Though born in England, Mary Rowlandson, whose maiden name was White, moved with her parents to the Massachusetts Bay Colony sometime before 1638. Fifteen years later, the family moved to Lancaster, where they were considered wealthy. Though Lancaster was then on the far western frontier of British settlements, life was relatively peaceful. In 1656, Mary married the Reverend Joseph Rowlandson. By 1675, she had had four children, the eldest of whom had died as a young boy. Lancaster was a close-knit community. Members of Rowlandson’s extended family, including her sisters and their husbands and children, lived nearby, and neighbors were friends and acquaintances. This closeness no doubt made the attack all the more devastating: what had been a happy and comfortable extended family was torn apart, with some family members dead and others taken captive and then separated from one another in the wilderness. Such was the situation for Rowlandson’s family and for other families in the village.
Faced with the chaos of the attack and the trials of an experience in captivity, Rowlandson turned to Puritan theology to make sense of it all. Her devotion was not surprising, since her husband was a minister and Christian thought and practice were central in Puritans’ lives. The Puritans were known for their piety, and they saw themselves as a “community of saints.” At the same time, however, their society felt scared and guilty. They worried they were not pious enough and feared, perhaps unconsciously, that leaving England had been the wrong choice. Their worldview, meanwhile, was marked by a belief that everything happened for a reason, which suggested that a lesson could be learned from every experience.
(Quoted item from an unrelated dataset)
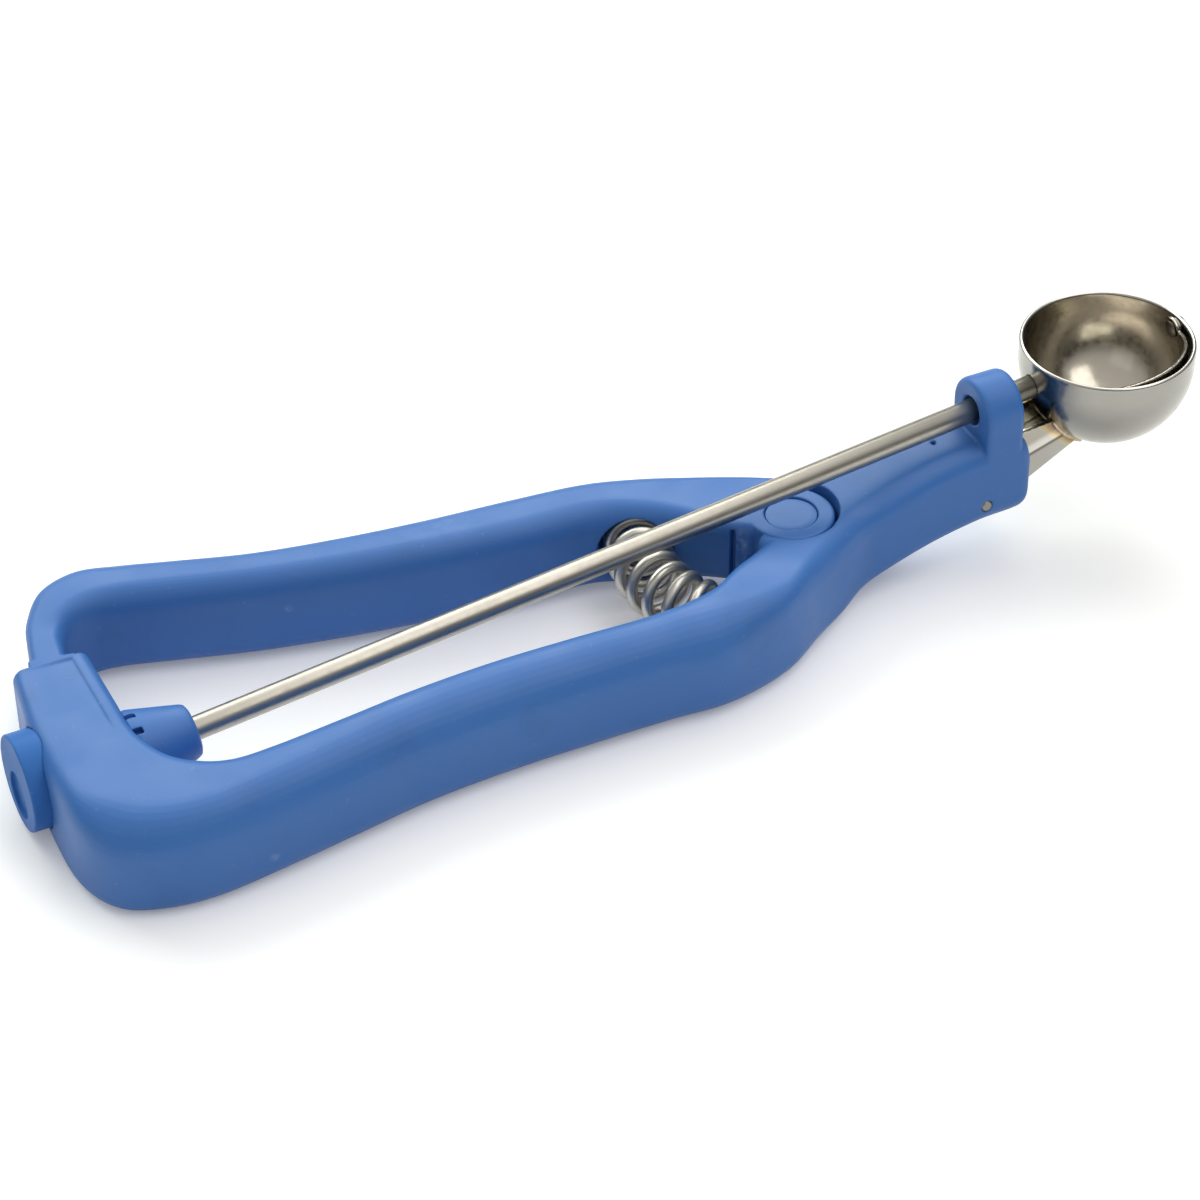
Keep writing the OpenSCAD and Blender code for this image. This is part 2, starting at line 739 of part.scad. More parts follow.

Rowlandson did not, therefore, see her captivity as an act of random or undeserved violence. Rather, she struggled to come to terms with her experiences and to understand why God had chosen to punish and then save her. She documented her struggle in her narrative, The Sovereignty and Goodness of God, the true story of her captivity and return to civilization.
Rowlandson’s book, first printed in 1682, is the first of a genre that then began to flourish: the captivity narrative. Some of these narratives, such as Rowlandson’s, were told from the first-person point of view. Other narratives, such as that of Mary Jemison (who was taken captive in the 1750s, three-quarters of a century after Rowlandson’s captivity), were told in the first person but were written down by writers or interviewers rather than by the captives themselves. Still others were delivered as sermons, such as the 1697 sermon by the famous Boston preacher Cotton Mather, which concerns the separate captivities of two young women, Hannah Swarton and Hannah Dustan. Significantly, while both men and women were taken captive by Native Americans, the captivity narrative as a genre consists primarily of the captivity experiences of women, perhaps because of their perceived helplessness and innocence. The narratives also share a common religious framework: they use the same vocabulary of suffering, exile in the wilderness, and ultimate redemption. Rowlandson’s narrative served as an example for later imitators, but later narratives were not mere mimicry. Rather, the persistence of the genre for well over a century suggests that the captivity narrative was a way to express some of the deepest tensions present in colonial and early American society.